Application de l’article 1112 alinéa 2 :
- En cas de faute dans les négociations, la réparation ne couvre ni la perte des avantages attendus, ni la perte de chance de les obtenir. La liberté contractuelle implique que la sanction ne doit pas entraver cette liberté en imposant des pénalités excessives.
Cas pratiques et jurisprudences significatives
- Cass. Com., 18 septembre 2012, société Sagem vs. société Boyé :
- Faits : La société Sagem s’était engagée dans des négociations de sous-traitance avec Boyé pour un marché militaire, mais a finalement confié ce contrat à une autre entreprise sans avertir Boyé, qui l’a assignée pour obtenir réparation des préjudices subis.

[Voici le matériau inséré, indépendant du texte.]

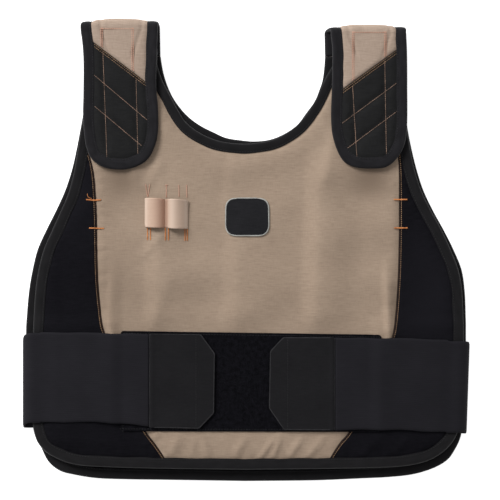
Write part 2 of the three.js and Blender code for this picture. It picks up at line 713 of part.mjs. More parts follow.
// Belts: elastic from under the back panel, round the side and over the front to a hook tab on the loop field.
const fieldEnd = fieldLength / 2 + Math.abs(fieldPlace.out * waistHalf);
function beltSeat(x, y) {
  const offField = smooth((Math.abs(x) - fieldEnd) / (2 * bandRamp));
  return frontHeight(x, y) + seamGap + between(loopFieldThick + seamGap, 0, offField);
}
for (const { name, side, tabSeam, up, sag } of beltRows) {
  const middleY = upFromHem(up);
  const outerX = waistHalf + beltThick;
  const seamX = tabSeam * waistHalf;
  const topEdge = (x) => beltSeat(side * x, middleY) + beltThick / 2;
  const turnX = outerX - beltBend;
  const turnTop = topEdge(turnX);
  const corner = (middleZ, from, to) =>
    evenly(from, to, 4).map((angle) => [turnX + beltBend * Math.cos(angle), middleZ + beltBend * Math.sin(angle)]);
  const low = beltThick / 2;
  const route = [
    [tailStart, low],
    ...corner(low + beltBend, -Math.PI / 2, 0),
    ...corner(turnTop - beltBend, 0, Math.PI / 2),
    ...evenly(turnX - 2 * beltBend, seamX + seamGap / 2, 11).map((x) => [x, topEdge(x)]),
  ];
  const beltProfile = [
    [-beltWidth / 2, -beltThick / 2],
    [beltWidth / 2, -beltThick / 2],
    [beltWidth / 2, beltThick / 2],
    [-beltWidth / 2, beltThick / 2],
  ].map(([across, high]) => new THREE.Vector2(across, high));
  const flat = route.map(([x, z]) => new THREE.Vector2(x, z));
  const outward = leftOf(flat).map((v) => v.negate());
  const beltRings = flat.map((p, i) => {
    const sagging = THREE.MathUtils.clamp((p.x - seamX) / (outerX - seamX), 0, 1) * sag * vestLength;
    return beltProfile.map(
      (at) =>
        new THREE.Vector3(
          side * (p.x + outward[i].x * at.y),
          middleY - sagging + at.x,
          p.y + outward[i].y * at.y,
        ),
    );
  });
  addPiece("belt_" + name, sweep(beltRings, beltProfile), "elastic");

  const tabTip = seamX - tabLength;
  const tabHalf = beltWidth / 2 + tabOverhang;
  const tabOutline = [
    [seamX - seamGap / 2, -tabHalf],
    [seamX - seamGap / 2, tabHalf],
    [tabTip + tabClipShort, tabHalf],
    [tabTip, tabHalf - tabClipLong],
    [tabTip, -tabHalf + tabClipLong],
    [tabTip + tabClipShort, -tabHalf],
  ].map(([x, y]) => new THREE.Vector2(side * x, middleY + y));
  const tabLowest = seamGap + loopFieldThick + seamGap;
  addPiece("belt_tab_" + name, geometryOf(laidOnFront(tabOutline, tabLowest, tabThick)), "elastic");
}

export default vest;
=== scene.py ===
"""A padded cooling vest laid flat with its front up, dressed in cloth, tape, elastic and thread.

Metres. +X is to the right seen from above, +Y runs from the hem to the shoulders, +Z is up from the table.
Left and right are those of the picture, seen from above.
"""

import math

import bpy
import numpy as np
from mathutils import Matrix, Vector, kdtree
from mathutils.geometry import delaunay_2d_cdt


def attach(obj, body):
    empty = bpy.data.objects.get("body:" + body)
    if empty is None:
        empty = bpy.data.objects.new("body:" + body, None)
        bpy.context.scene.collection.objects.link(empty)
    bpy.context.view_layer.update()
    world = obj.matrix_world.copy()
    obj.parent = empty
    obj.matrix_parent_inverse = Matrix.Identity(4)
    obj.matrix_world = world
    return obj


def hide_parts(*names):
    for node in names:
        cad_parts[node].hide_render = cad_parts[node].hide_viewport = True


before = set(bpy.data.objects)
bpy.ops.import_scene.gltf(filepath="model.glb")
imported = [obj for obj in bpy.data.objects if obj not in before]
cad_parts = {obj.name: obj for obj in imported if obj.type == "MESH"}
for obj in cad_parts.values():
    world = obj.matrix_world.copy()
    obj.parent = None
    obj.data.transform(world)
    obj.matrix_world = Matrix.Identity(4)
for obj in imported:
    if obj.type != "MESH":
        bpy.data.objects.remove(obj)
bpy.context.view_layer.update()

# Cloth, padding and tape
SEAM_GAP = 0.0003
BINDING_WIDTH = 0.012
BINDING_CLOTH = 0.0009
BINDING_HALF = 0.0025
BINDING_NOSE = 0.0026
NECK_TAPE_WIDTH = 0.0108
RIM_HALF = 0.001
RIM_INSET = BINDING_CLOTH + SEAM_GAP
TAPE_CLEAR = 0.0002
TAPE_GROOVE = 0.0016
BINDING_ROW_HIGH = 0.0016
TAPE_SQUEEZE, TAPE_SQUEEZE_WAVE = 0.05, 0.012
TAPE_WANDER, TAPE_WANDER_WAVE = 0.0003, 0.03
BACK_PAD = 0.006
FRONT_PAD = 0.0057
STRAP_PAD = 0.0055
PAD_SLOPE = 0.016
FLAP_SLOPE = 0.010
STRAP_SLOPE = 0.009

# Meshes: spacing of outlines, rings inside a bound edge, and how clear other points stay of edges and seams
OUTLINE_STEP = 0.003
EDGE_RINGS = (0.0108, 0.0118, 0.0132, 0.0156, 0.0192)
BACK_GRID, FRONT_GRID, FLAP_GRID = 0.006, 0.0032, 0.0022
FIELD_GRID, TAB_GRID, PATCH_GRID = 0.0030, 0.0026, 0.0016
EDGE_CLEAR = 0.0012
SEAM_CLEAR = 0.0008
ROW_SHARE = 0.866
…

- Solution de la Cour de cassation : Confirme qu’une rupture abusive engage la responsabilité de Sagem. Cependant, le préjudice réparable n’inclut pas la perte de chance de réaliser les bénéfices attendus du contrat.
- Responsabilité des tiers :
- Un tiers qui obtient le contrat (par exemple, en concurrence avec une partie ayant des pourparlers en cours) ne commet pas de faute, sauf s’il agit dans un but de nuisance ou par des manœuvres frauduleuses.
- Principe de liberté contractuelle : Engager des pourparlers ne prive pas les parties d'exercer leur liberté de contracter avec d'autres, sauf faute grave et intention de nuire (ex. complot visant à nuire à un concurrent).